Since Andrew Sullivan's on vacation I'll take a potshot at Mickey Kaus (for some reason there's no option to link to the specific post).  He writes:

Edward Luttwak notes that

6,821 Americans ...died to conquer the eight square miles of Iwo Jima.

That's more than twice the number of Americans who've died in the entire Iraq war. ... [Rationalization?-ed Perspective.]

It's certainly perspective, but I don't see why it's useful perspective.  If there are people laboring under the misunderstanding that Iraq is one of the bloodiest wars of all time, or that American casualties are astronomical compared to previous American wars, I suppose cluing them in to US military history and the world's sad record of violent death and mayhem is important.  But what's the point of bringing up Iwo Jima in a discussion of Iraq?  If this war wasn't necessary, or if the costs of fighting it are massively greater than the likely costs of avoiding it, then no amount of "perspective" about previous blood-lettings is relevant.  If Kaus wants to defend the war by arguing that the price we and Iraq have paid is acceptable given the gains we're likely to make down the road, he should have at it.  But pointing out that it's not the worst thing that's ever happened, like World War II was, is beside the point.

It's also an argument that quickly becomes offensive.  Maybe it's tempting, out in Los Angeles, to roll your eyes at the ignorant anti-war poseurs in your midst and point out that more Americans died at Iwo Jima than have died in Iraq.  But you'd have to be a harder person to make light of Iraqi civilian casualties in the same way (e.g., "Let's have a little perspective here—about 18,000 innocent Iraqis have died this year, but what's that compared to the 100,000 innocents who died when the US firebombed Tokyo?").  And you'd have to be someone who doesn't value a place in polite American society to turn the argument around and say, "What was the big deal about Sept. 11?  Almost 400,000 innocent people died during the Rape of Nanking, let's have a little perspective about 3,000 people killed in New York and Washington."  People don't (or shouldn't) say things like that because it belittles human suffering and replaces authentic historical perspective with a snide game of "Can you top this?"

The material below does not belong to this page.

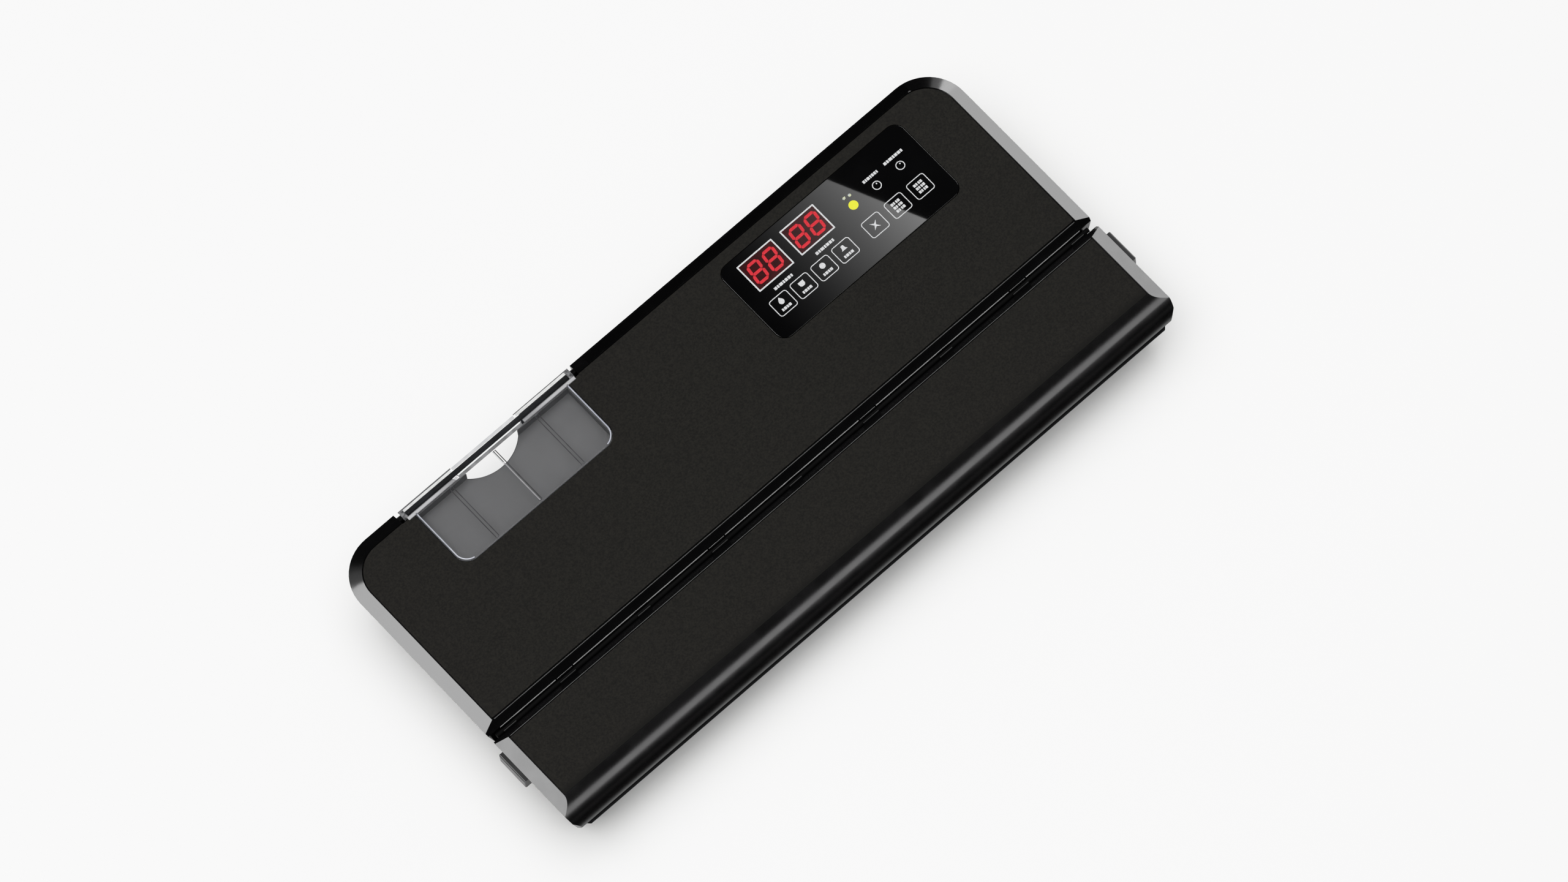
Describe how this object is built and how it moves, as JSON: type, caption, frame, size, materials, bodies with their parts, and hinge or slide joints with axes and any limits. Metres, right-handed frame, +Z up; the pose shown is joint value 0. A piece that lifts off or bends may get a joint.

Unless you're literally talking about the worst thing that has ever happened you can always be lazy and beside the point by bringing up some previous calamity that dwarfs the one under discussion.  But, for not-so-mysterious reasons, a guy like Kaus—who's still agnostic on whether Iraq will end up being worth it—is happy to trot out Iwo Jima to minimize the bloodshed here but did not minimize Sept. 11 in the run-up to the invasion in 2003.  The thousands of Americans who died on Iwo Jima gave their lives destroying a regime responsible for the Rape of Nanking, a slew of other atrocities, and numerous unprovoked invasions (of China, of the Philippines, of southeast Asia, etc.).  It was a regime that killed millions.  It sought (and at one point largely possessed) imperial control of east Asia and the Pacific.  It was formally allied with Nazi Germany in a war against Britain and the United States, the only surviving liberal democracies with enough men and enough money to stave off the global triumph of genocidal fascism.  What the scale of that conflict has to do with the scale of the conflict in Iraq escapes me, but maybe I just lack the proper historical perspective.